Pop’s squad actually has the best three-point percentage in the entire NBA, but strangely takes the least threes of anybody. Amazingly, they take fewer threes then even our beloved three-phobic Cavaliers squad.
On the evening, a team that hit its first 14 threes only took 19 total threes. Mind you, this was a game that featured two overtimes. One would think that squad making 84.2% of its shots from deep would hoist a few more.
Of course the primary reason why the Spurs were not blindly tossing from distance was that LaMarcus Aldridge was a burning man caricature. He dropped a career high, 56 on a great defensive team.
Steven Adams, a premier defender in almost every way, could do absolutely nothing against LaMarcus Aldridge’s patented baseline fadeaway. LA is one of the few guys in the league strong enough to battle with the NBA’s strongest player. Somehow, Aldridge was still able to get to his spots.
When Jerami Grant was tasked with fighting off LA’s offensive mastery, Aldridge dropped his left shoulder into the lane, driving the talented, but slight Grant all the way beneath the basket for easy finishes. To three or not to three.
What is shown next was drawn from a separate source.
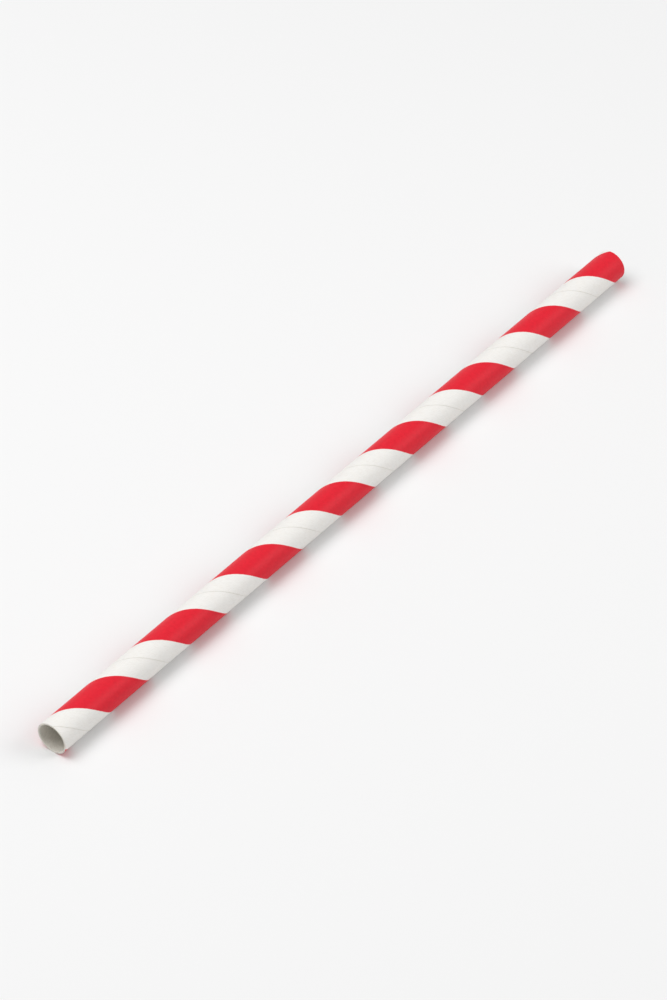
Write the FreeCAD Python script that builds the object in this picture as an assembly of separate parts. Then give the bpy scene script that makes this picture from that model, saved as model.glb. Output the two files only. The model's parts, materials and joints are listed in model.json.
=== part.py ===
import FreeCAD
import Part

import math
import os

# A spiral-wound paper drinking straw, in millimetres, lying along X on the plane z = 0.
# The end at -X is the near end. Places round the wall are given on the crest, its top line.

# Driving dimensions of the cut tube
straw_length = 210.0
outer_diameter = 8.0
ply_thickness = 0.14
ply_count = 3

# Driving dimensions of the winding, a right-hand helix of one start
winding_pitch = 27.3        # advance along the axis for one turn of the paper strip
inner_seam_lead = 11.0      # how far the inner ply's seam runs ahead of the outer one's

# Driving dimensions of the printed stripe on the outer ply
stripe_width = 8.7          # square to the strip's edges
first_stripe_start = 6.7    # from the near end to the first stripe, along the crest

# The soft wall has a slight flat where it lies
rest_flat_depth = 0.05

# How far the winding lines and the cutting slab run past each end
tool_overrun = 2.0

# Sizes worked out from the above
wall = ply_count * ply_thickness
outer_radius = outer_diameter / 2
bore_radius = outer_radius - wall
girth = math.pi * outer_diameter
strip_edge_per_turn = math.hypot(girth, winding_pitch)
stripe_run = stripe_width * strip_edge_per_turn / girth
margin_run = (winding_pitch - stripe_run) / 2
near_end = -straw_length / 2
stripe_start = near_end + first_stripe_start
stripe_end = stripe_start + stripe_run
outer_seam = stripe_start - margin_run
inner_seam = outer_seam + inner_seam_lead
winding_start = near_end - tool_overrun
winding_length = straw_length + 2 * tool_overrun

ALONG_X = FreeCAD.Vector(1, 0, 0)
AXIS_POINT = FreeCAD.Vector(0, 0, outer_radius - rest_flat_depth)


def wound_placement(crest_x):
    """Lay a winding made about Z along the straw, so that it passes the crest at crest_x."""
    turns_to_start = (winding_start - crest_x) / winding_pitch
    turn = FreeCAD.Rotation(FreeCAD.Vector(0, 0, 1), 180 + 360 * turns_to_start)
    lay_down = FreeCAD.Rotation(FreeCAD.Vector(0, 1, 0), 90)
    base = AXIS_POINT + ALONG_X * winding_start
    return FreeCAD.Placement(base, lay_down.multiply(turn))


def wound_line(radius, crest_x):
    """A right-hand helical line at one radius, along an edge of the strip or of its print."""
    line = Part.makeHelix(winding_pitch, winding_length, radius)
    line.Placement = wound_placement(crest_x)
    return line


def below_ground():
    """A slab under the plane z = 0, as long as a winding and as wide as the straw."""
    corner = FreeCAD.Vector(winding_start, -outer_radius, -tool_overrun)
    return Part.makeBox(winding_length, outer_diameter, tool_overrun, corner)


def make_straw():
    """The wound tube, with the stripe's edges and both seams marked on its walls."""
    near_centre = AXIS_POINT + ALONG_X * near_end
    body = Part.makeCylinder(outer_radius, straw_length, near_centre, ALONG_X)
    bore = Part.makeCylinder(bore_radius, straw_length, near_centre, ALONG_X)
    marks = [
        wound_line(outer_radius, stripe_start),
        wound_line(outer_radius, stripe_end),
        wound_line(outer_radius, outer_seam),
        wound_line(bore_radius, inner_seam),
    ]
    marked, _ = body.cut(bore).cut(below_ground()).generalFuse(marks)
    return marked.Solids[0]


os.makedirs("parts", exist_ok=True)
make_straw().exportStep("parts/straw.step")
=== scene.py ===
import json
import math

import bmesh
import bpy
from mathutils import Matrix, Vector, noise


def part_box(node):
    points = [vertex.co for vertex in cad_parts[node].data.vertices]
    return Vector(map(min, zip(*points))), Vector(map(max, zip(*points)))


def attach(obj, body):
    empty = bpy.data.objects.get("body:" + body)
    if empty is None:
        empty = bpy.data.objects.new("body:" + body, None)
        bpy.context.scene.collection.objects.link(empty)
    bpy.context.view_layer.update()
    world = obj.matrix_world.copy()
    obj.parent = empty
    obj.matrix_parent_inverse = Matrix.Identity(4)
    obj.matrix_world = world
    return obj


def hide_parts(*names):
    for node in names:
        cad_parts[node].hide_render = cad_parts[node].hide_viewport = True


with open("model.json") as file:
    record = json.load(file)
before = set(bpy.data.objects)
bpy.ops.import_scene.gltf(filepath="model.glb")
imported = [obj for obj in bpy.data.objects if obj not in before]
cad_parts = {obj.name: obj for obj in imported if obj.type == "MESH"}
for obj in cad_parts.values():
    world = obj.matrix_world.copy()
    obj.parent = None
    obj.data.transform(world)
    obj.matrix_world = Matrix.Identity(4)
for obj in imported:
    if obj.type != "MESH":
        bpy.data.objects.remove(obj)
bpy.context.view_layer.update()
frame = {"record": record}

mm = 0.001

# The solid gives the straw's length and the plane it lies on; its mounts give axis and radii
low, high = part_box("straw")
nearEnd = low.x
farEnd = high.x
mounts = {m["name"]: m for m in frame["record"]["mounts"]}
strawRadius = mounts["outside"]["dims"]["r_mm"] * mm
boreRadius = mounts["bore"]["dims"]["r_mm"] * mm
axisHeight = mounts["outside"]["pos_m"][2]
wallThickness = strawRadius - boreRadius

# The paper strips are wound right-handed and butted edge to edge, where the solid marks them
winding = {
    "pitch": 27.3 * mm,           # advance along the axis for one turn
    "plies": 3,
    "seamGap": 0.16 * mm,         # opening between a strip's butted edges, along the axis
    "seamDepth": 0.06 * mm,
    "innerSeamLead": 11.0 * mm,   # how far the inner strip's seam runs ahead of the outer one's
    "middleSeamLead": 18.5 * mm,  # the covered middle strip's seam, which shows through as a dip
}
stripe = {
    "width": 8.7 * mm,            # square to the strip's edges
    "firstStart": 6.7 * mm,       # from the near end, along the crest
}
girth = math.tau * strawRadius
edgePerTurn = math.hypot(girth, winding["pitch"])
stripWidth = winding["pitch"] * girth / edgePerTurn
stripeRun = stripe["width"] * edgePerTurn / girth
marginRun = (winding["pitch"] - stripeRun) / 2
outerSeam = nearEnd + stripe["firstStart"] - marginRun
plyThickness = wallThickness / winding["plies"]
print("frame: straw of", round((farEnd - nearEnd) / mm, 1), "mm,",
      "wound from a strip of", round(stripWidth / mm, 2), "mm")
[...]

One doesn’t need to take many shots from beyond the arc if a player is dominating the paint the way Aldridge dominated in this one.
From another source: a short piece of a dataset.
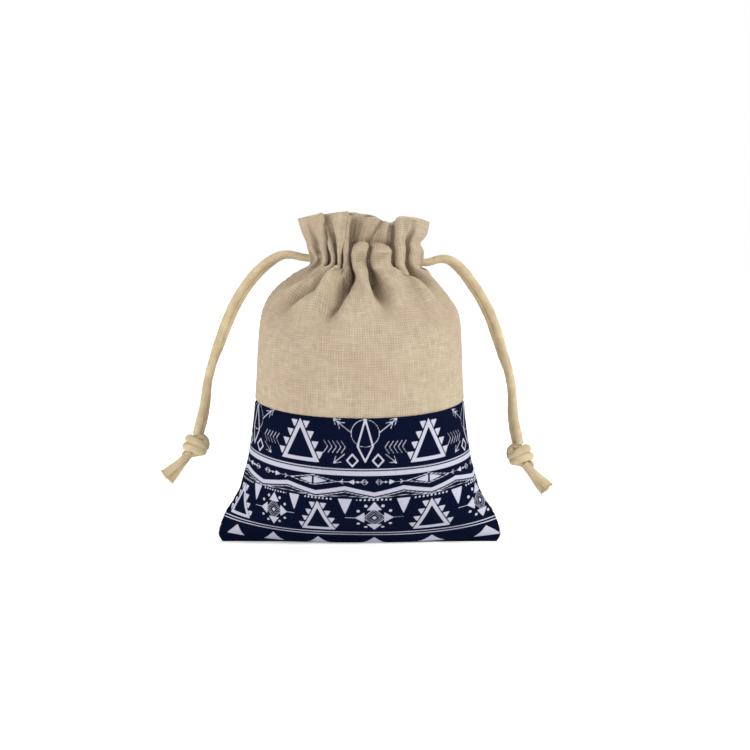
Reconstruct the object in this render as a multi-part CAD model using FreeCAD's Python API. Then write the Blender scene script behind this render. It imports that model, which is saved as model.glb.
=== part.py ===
import FreeCAD, Part
import math
import os

# A small drawstring gift sack of linen with a printed cotton foot, standing filled and tied shut.
# Frame: origin at the bottom centre of the sack, +X to its right, front at -Y, +Z up. Millimetres.

# ---- driving dimensions ----
WAIST_Z = 45.0            # seam between the printed foot and the linen
CASING_BOTTOM_Z = 95.0    # lower stitch row of the cord casing
CASING_TOP_Z = 102.0      # upper stitch row
MOUTH_Z = 116.4           # folded edge of the ruffle
CLOTH = 0.9               # one layer of cloth with its weave
HEM = 1.8                 # two layers, where the edge is turned in
THREAD_D = 0.7            # a row of stitches
NECK_SHIFT = 2.0          # the gathered neck stands a little to the right

CORD_D = 2.6
CORD_GAP = 2.8            # centre to centre, where two strands lie together
LEFT_CORD_Z = 100.0       # the two cords pass through the casing one above the other
RIGHT_CORD_Z = 97.1

# The gathered casing is a band between two arcs, front and back alike.
CASING_R = 33.0           # arc that the cords follow
CASING_CENTRE_Y = 24.0    # distance of the arc's centre behind the neck
CASING_HALF = 19.0        # half the length of the band, across the neck
CHANNEL_WIDTH = 3.4       # room for the cord, across
CHANNEL_END = 0.5         # cloth above and below the channel

# Outer sections of the sack: height, half width, half depth, shift to the right
FOOT_SECTIONS = (
    (0.0, 49.0, 9.0, 0.0),
    (3.5, 49.7, 11.0, 0.0),
    (10.0, 46.9, 15.5, 0.0),
    (20.0, 41.6, 22.5, 0.0),
    (31.0, 38.9, 26.0, 0.0),
    (WAIST_Z, 37.2, 27.5, 0.0),
)
SHOULDER_SECTIONS = (
    (WAIST_Z, 37.2, 27.5, 0.0),
    (60.0, 36.2, 28.0, 0.0),
    (73.0, 35.6, 26.6, 0.1),
    (81.0, 34.8, 24.0, 0.4),
    (87.0, 31.8, 19.6, 0.9),
    (91.5, 26.8, 15.0, 1.5),
    (CASING_BOTTOM_Z + 0.4, 22.2, 11.6, NECK_SHIFT),
)
RUFFLE_SECTIONS = (
    (CASING_TOP_Z - 0.4, 19.8, 11.8, NECK_SHIFT),
    (107.5, 21.6, 13.4, NECK_SHIFT),
    (112.0, 22.5, 14.9, NECK_SHIFT),
    (MOUTH_Z, 22.9, 15.6, NECK_SHIFT),
)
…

3. It was an incredibly fun game overall, but particularly enjoyable to watch former Cleveland State Viking, Bryn Forbes contribute heavily. Unsurprisingly, the somewhat undersized Bryn Forbes and similarly built Derrick White have combined to give the Spurs heady play from young legs. That is an underrated aspect to the long-term success that the Spurs have enjoyed.
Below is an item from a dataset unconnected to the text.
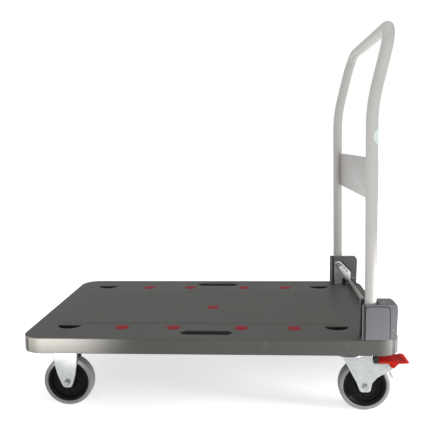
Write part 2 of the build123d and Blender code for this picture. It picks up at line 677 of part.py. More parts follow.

They frequently go with basketball skill-set over general measurables like wingspan. White is a bit undersized for the two guard at only 6’4″, but is skilled enough to play the point for long stretches in Popovich’s egalitarian system. Bryn Forbes is even smaller, but has good positional awareness defensively, and a green light from anywhere on the floor on the offensive end.
Both of those guys were dominant players throughout their long college journeys. They each started at smaller schools before transferring to major basketball programs. At each level, they displayed leadership, toughness, and a wide range of skills that made up for their physical limitations.
As the Spurs have rounded into form over the last 18 games going 14-4, and dominating both sides of the ball, it has largely been because of their young backcourt’s development.
4. Lest this becomes a Spurs love fest, I must mention how impressed I have been by the Thunders’ play this season. I have always been a fan of the Dennis Schröder basketball experience. He is simply impossible to stop from getting into the lane. A modern day Tony Parker in many ways.
Though, he also suffers from an inflated three-point ego, he doesn’t hoist with quite the same vigor as his teammate, Russ. As a lead guard off the bench or paired with Russell Westbrook in a two point guard look, Schröder has been a catalyst for the Thunder’s offense, even though his overall numbers are actually worse than they were during his time in Atlanta.
Equally, if not more important to any potential Thunder playoff success, is Jerami Grant’s all-around play. Grant has truly played positionless basketball this season. Grant has guarded across all five positions using his athleticism and length to create havoc on the weak-side, and sliding his feet on-ball with good hip position in one-on-one situations against smaller guards.
The question has always been whether Grant can shoot enough to keep him on the floor in big moments. So far this season, he has acquitted himself well from deep hitting on 35% of his attempts. In the playoffs, teams will likely ignore him as a shooter. If Grant can make them pay a couple times a game, he will be a major plus for OKC.
Against the Spurs, Terrance Ferguson connected on seven triples for Billy Donovan’s team. Ferguson is a relatively streaky shooter. Over the last 2 games he has gone 11 for 14. Clearly I don’t trust him to make that kind of percentage in the playoffs, but he is a career 35% shooter. If he were to get hot at the right time, and/or maintain a solid 35%, the Thunder could really challenge in the West. They would only really have to worry about Westbrook’s occasionally disastrous three-point decision-making.
So why have I written about a thousand words about the Thunder and Spurs? Let’s say that Larry Nance’s MCL strain has added injury to basketball insult. The most entertaining aspect of Cavaliers basketball this season has been watching Junior’s development as a play-making center. Alas, we must wait for two to three weeks before Larry gets back on to the floor. If we are lucky (or maybe if we are not), Kevin Love will be ready to go by that time.
The Denver Nuggets have used a relatively soft schedule over the last couple weeks to maintain their hold on the Western Conference’s one seed. With season victories over Golden State, Boston, Oklahoma City, Toronto, and San Antonio, the Nuggets have shown the ability to beat the best of the NBA.
Three cheers to Mike Malone for tweaking his defensive principles to allow Jokic a better chance for success. Mason Plumlee’s exquisite play has also brilliantly complimented Jokic’s. It is cool watching a team with two play-making seven-footers. Plumlee’s defensive talent and underrated play-making have been huge for the Nuggets. They wouldn’t touch a trade for Kevin Love anymore. Not with the way Plumlee (and Millsap when healthy) have been playing.
The Browns have decided to go with Freddie Kitchens for their new head coach. I wouldn’t be surprised if Kitchens were to end up being a very good head coach. I also wouldn’t be surprised if he ends up being abjectly terrible. Who knows.
It was always going to be a rough situation for Gregg Williams. Like all Browns fans, I appreciate the effect that Gregg Williams had on the team over the last half of the season. Nevertheless, his defense rather under-performed considering the blue-chip talent that’s on the roster. Whoever the new defensive coordinator ends up being, that DC will have some great talent on that side of the ball with which to work.